When Wyatt calls the next day, he encourages Jonathan to continue in the club. One encounter is with an older woman, who explains the rules: the initiator pays for the room, no names are exchanged, there is no rough play. Over the next few weeks, he has anonymous sex with several women.

Jonathan is surprised one evening to find that his latest encounter is the blonde woman from the subway. Instead of having sex, they order room service and talk for hours. Jonathan assumes that her name begins with an "S" because of her S-shaped keychain.

Jonathan rejects other callers, responding only when he gets a new call from S. They again spend hours together before going to a hotel room. Jonathan returns from getting ice to find that S is missing, with blood on the bedsheets. Someone knocks him out, and when he wakes up, the room is in order. He calls the police, but his story makes the detective think that he is delusional. Jonathan looks for Wyatt, but his law firm does not know him and a woman is living in what Jonathan thought was Wyatt's apartment.

Jonathan is surprised to find Wyatt waiting in his apartment. Wyatt is holding S somewhere, and will kill her unless Jonathan steals $20 million from an investment firm he will be auditing. He must wire the funds, in Jonathan's name, to a bank in Spain.

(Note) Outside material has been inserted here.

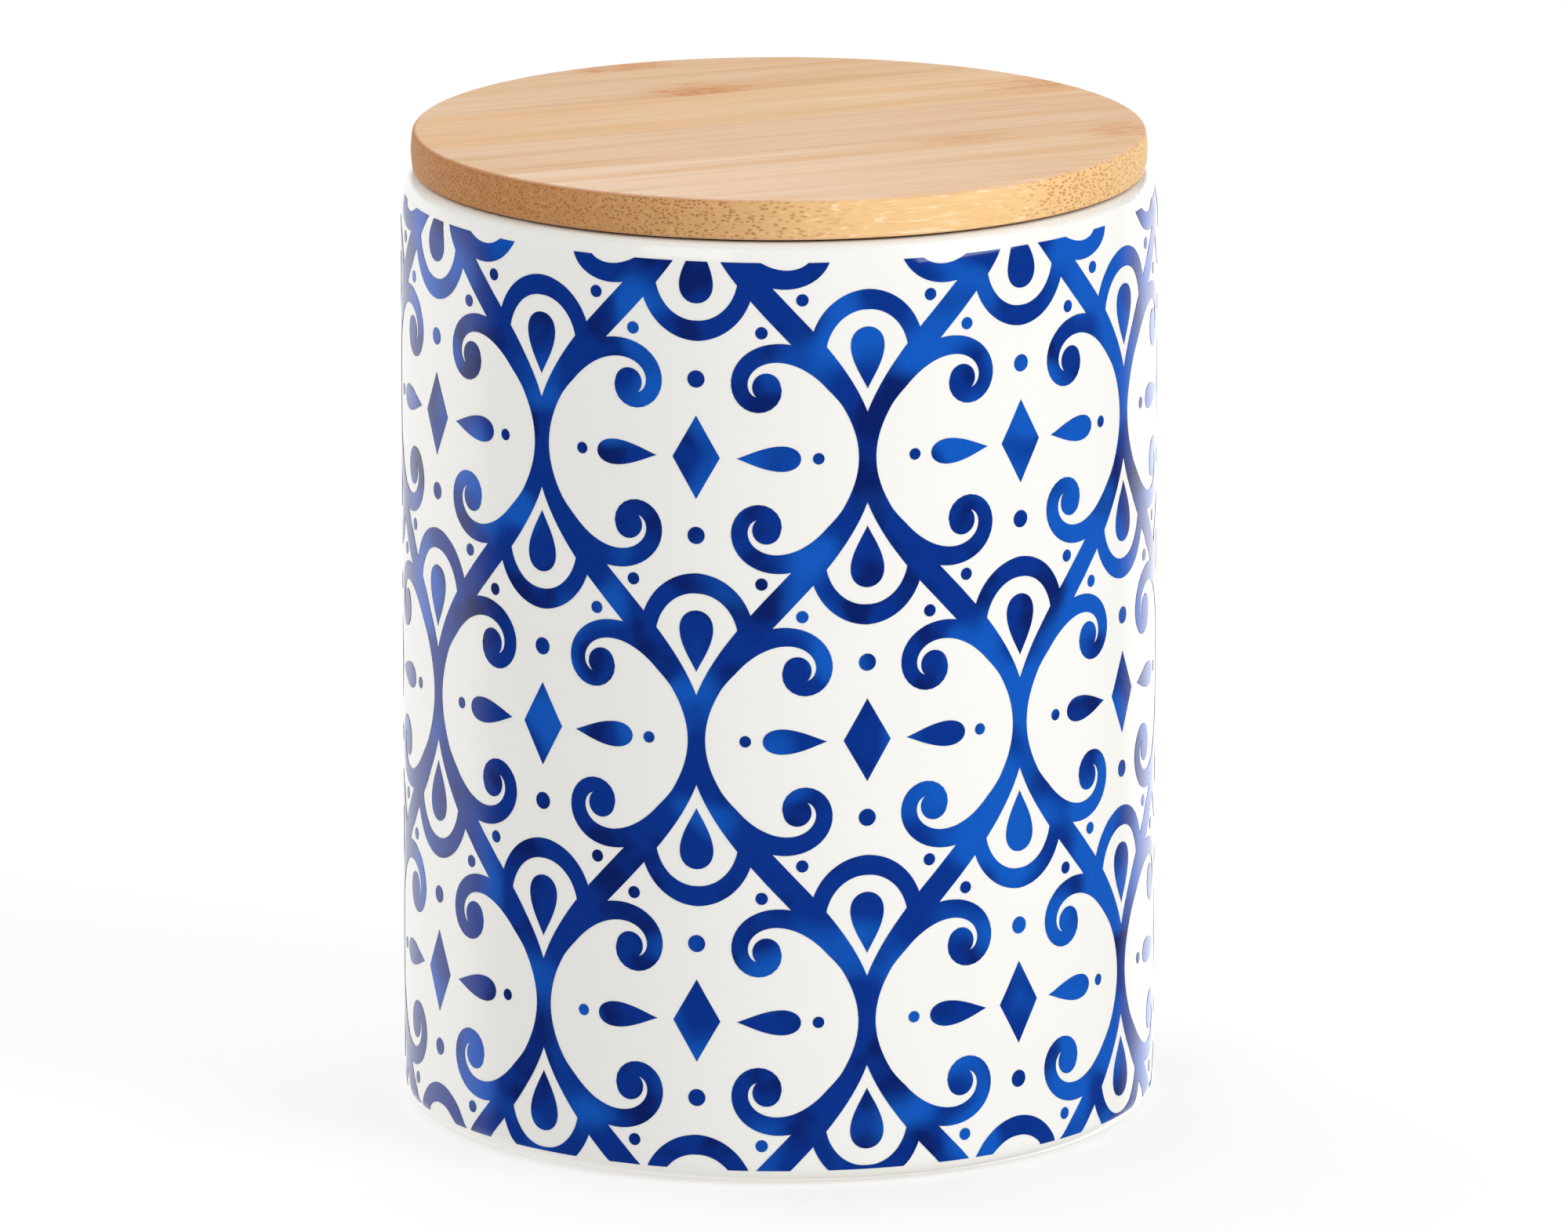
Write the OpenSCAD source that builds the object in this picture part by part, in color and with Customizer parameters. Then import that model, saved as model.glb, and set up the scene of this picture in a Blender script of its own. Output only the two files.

Jonathan receives a voice mail on Wyatt's phone from Tina, who seems to know Wyatt personally. Jonathan goes to her hotel room, where she reveals that Wyatt's real name is Jamie Getz, and that they met at a party hosted by the wealthy Rudolph Holloway. Jonathan researches Getz, learning that he is wanted for murdering Holloway.

The day after, Jonathan receives a call from inspector Russo, who informs him that a woman named Simone Wilkinson has been found dead on the rear seat of her car, with her throat cut. Jonathan recognises one of the women he had previously sex with, but lies to inspector Russo about having ever met her. Inspector Russo also mentions that Kevlar fibers have been found in the cut, hinting that Wyatt has deliberately used Jonathan's racket material as murder weapon to frame him.

At the audit, Jonathan executes the wire transfer. Wyatt texts a picture of S tied up in Jonathan's apartment, wishing them well. Arriving at his apartment, Jonathan notices that the picture was taken before the pipe started leaking. He realizes that S is Wyatt's accomplice. His apartment then explodes, witnessed by Wyatt from across the street.

Wyatt, travelling on a passport in Jonathan's name, meets S in a hotel in Madrid. She is upset that Jonathan is dead, but he reminds her that her $1 million share is more than she ever made as a prostitute on the street. When he attempts to withdraw the funds, he learns that the co-signer, Wyatt Bose, must be present. Wyatt exits the bank to find S gone and Jonathan waiting - the apartment superintendent died in the explosion, entering the suite before Jonathan arrived. Jonathan has procured a passport using Wyatt's name. He demands half of the $20 million.

Leaving the bank, Jonathan offers Wyatt $5 million to tell him where S is. Wyatt agrees, then leads Jonathan to a quiet park and pulls a gun. Before he can shoot, Wyatt is shot by S. Jonathan pursues her, leaving a dead Wyatt and all the money behind. She apologizes to him and leaves in a cab, in tears.

Jonathan stays in Madrid. One day, he and S spot each other across a plaza; they exchange smiles, and he goes to her.

===Alternate ending===
Wyatt and Jonathan part ways with their shares of the money. Days later, Jonathan is walking around Madrid as he continues his futile search for S.

==Cast==

- Hugh Jackman as Wyatt Bose
- Ewan McGregor as Jonathan McQuarry
- Michelle Williams as S
- Charlotte Rampling as Wall Street Belle (Jonathan's "older" encounter)
- Lisa Gay Hamilton as Detective Russo
- Maggie Q as Tina
- Natasha Henstridge as Wall Street Analyst (Jonathan's first encounter)
- Lynn Cohen as Woman (actual resident of Wyatt's apartment)
- Danny Burstein as Clute Controller (at Jonathan's last audit)
- Malcolm Goodwin as Cabbie

==Production==
In October 2006, it was announced Hugh Jackman, Ewan McGregor and Michelle Williams would star in the erotic thriller The Tourist. The movie was put into turnaround by 20th Century Fox because of its racy storyline, and was financed independently. Funding was then arranged by MRC, the film financing arm of Endeavor, where Jackman was a client at the time.

==Home media==
- Deception was released on Blu-Ray disc & DVD Tuesday, September 23, 2008, including deleted scenes, an alternate ending and some exposed behind-the-scenes footage.

==Reception==
===Critical reception===
The film received substantially negative reviews from critics. Review aggregator site Rotten Tomatoes reported that 10% of critics gave the film positive reviews, based on 98 reviews – with the consensus that the film is "a middling, predictable potboiler with mediocre dialogue and ludicrous plot twists." Metacritic reported the film had an average score of 31 out of 100, based on 23 reviews. Audiences surveyed by CinemaScore gave the film a grade "C−" on scale of A to F.

===Box office===
In its opening weekend, the film grossed $2.3 million in 2,001 theaters in the United States and Canada, averaging only $1,155 per theater and ranking #10 at the box office. As of September 22, 2009, the film has grossed $4,598,506 in the United States and Canada while grossing $13,114,439 in foreign countries adding to a total of $17,712,945.